An interdisciplinary approach is inevitable in the budding stage of an industry, says the New York University Tisch School of the Arts and Harvard Business School graduate. Content creation and hardware engineering is happening simultaneously: “It’s like painting the picture and designing the paintbrush at the same time.”

Creating stories for the VR platform -- how to allow viewers freedom to roam the lush virtual space while leading them through a story -- is new territory. “In that way, it’s like opera, where you have to guide viewers’ attention through sound, movement and lighting.

“It took (2-D) filmmakers a long time to discover cinematic language and create tropes.” VR storytelling is in that process, he says.

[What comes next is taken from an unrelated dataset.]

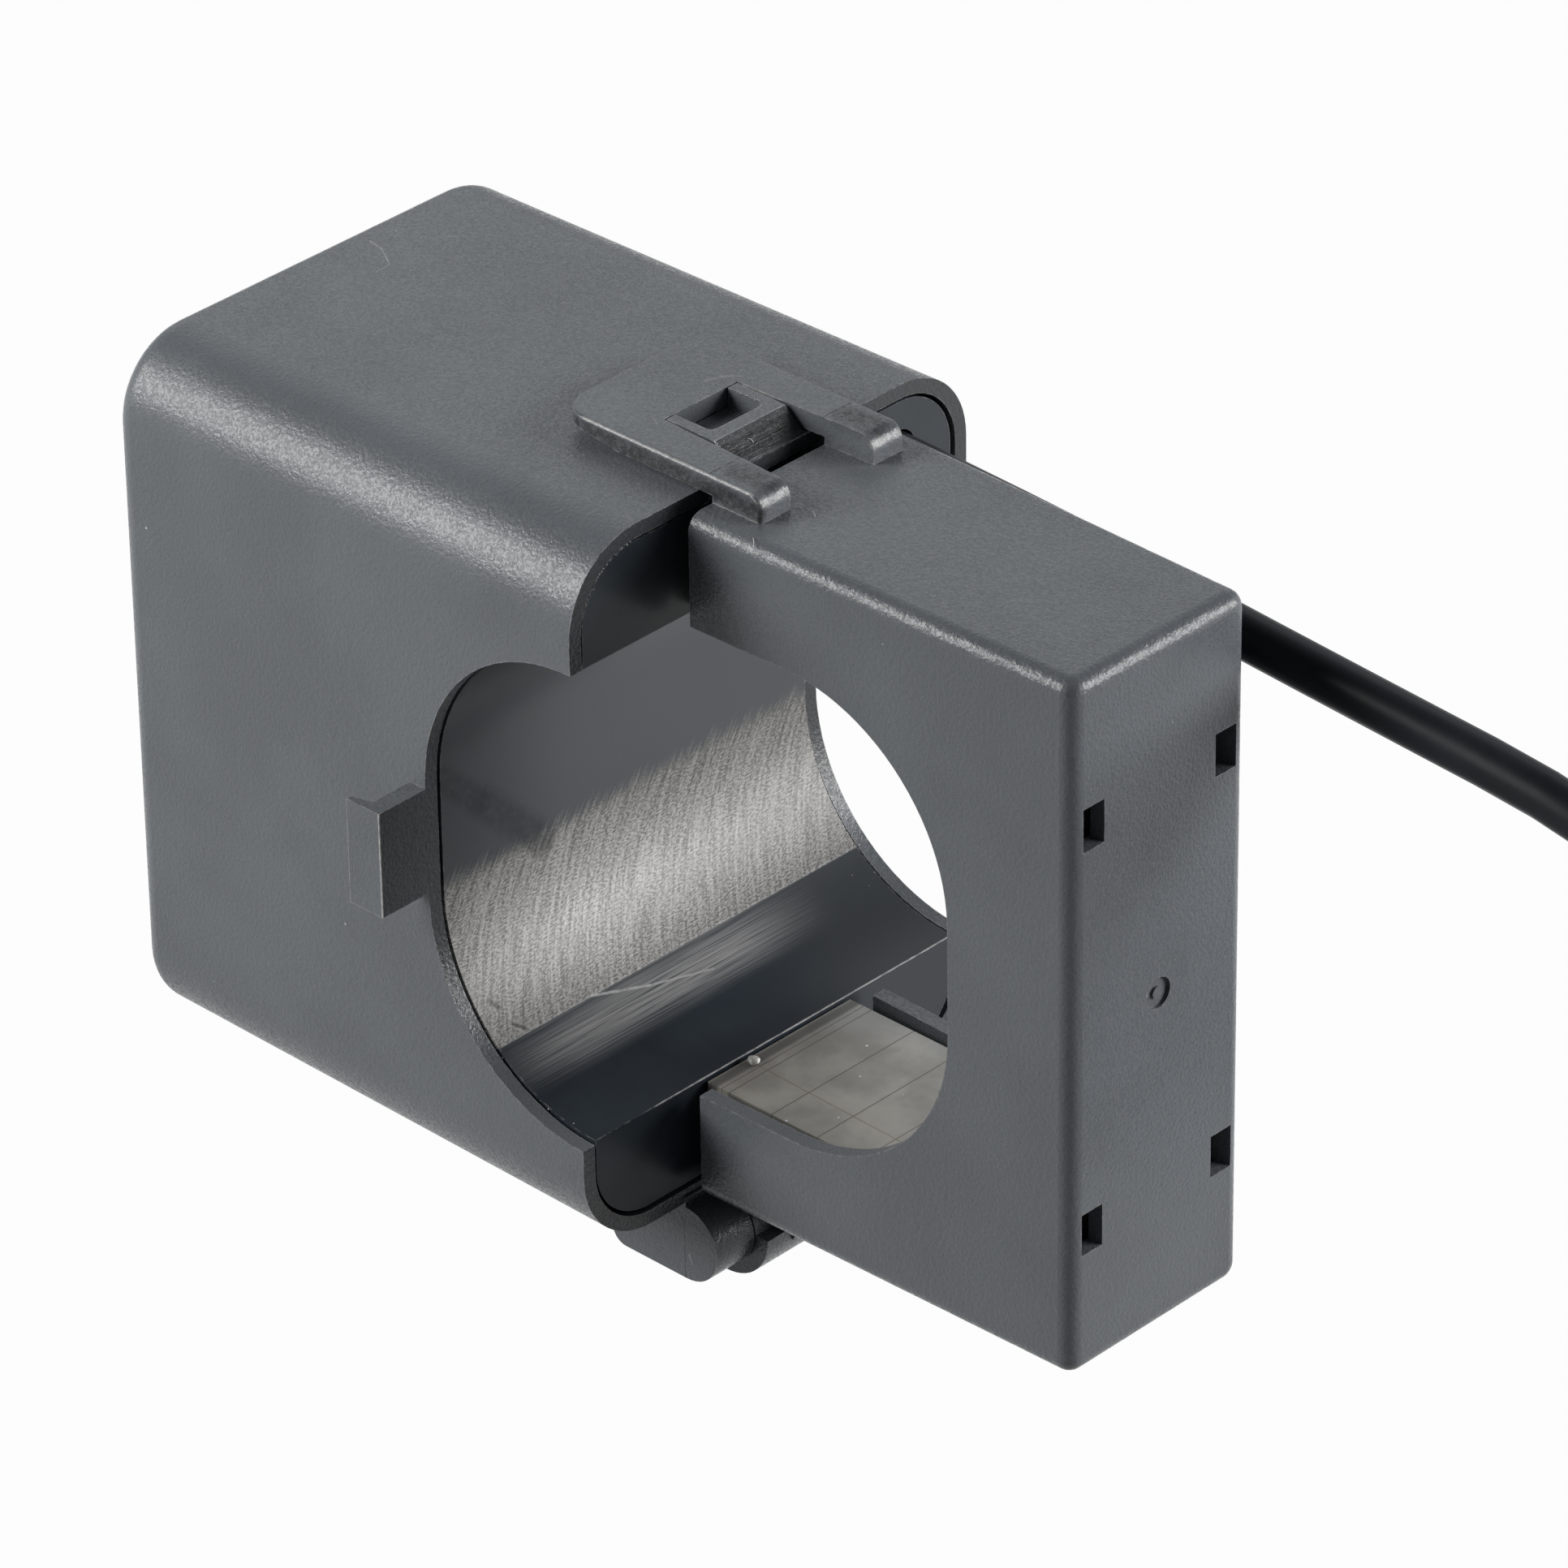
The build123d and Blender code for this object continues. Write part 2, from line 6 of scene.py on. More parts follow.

As Penrose creators were developing their projects, they realized that the traditional form of flat storyboards were insufficient, and often hindrances, to creating a VR story. “We just could not see how it would look from a 360-degree point of view.”

That prompted the studio’s engineers to build an entirely new program for VR designers to create their drawings within the VR space. It went on to make Maestro, a software which allows employees from different cities to meet in a VR space to develop a film together. The tool could have major implications for incorporating VR into social media, Chung says.

The key issue, as with any new industry, is commercialization. But the VR market is progressing at an even faster speed that Penrose’s projections, he noted. “If you look at the adoption of things in the past 100 years such as radio, television, console games, the numbers look fine for VR. Hardware development is key, and it’s going to be driven by content.”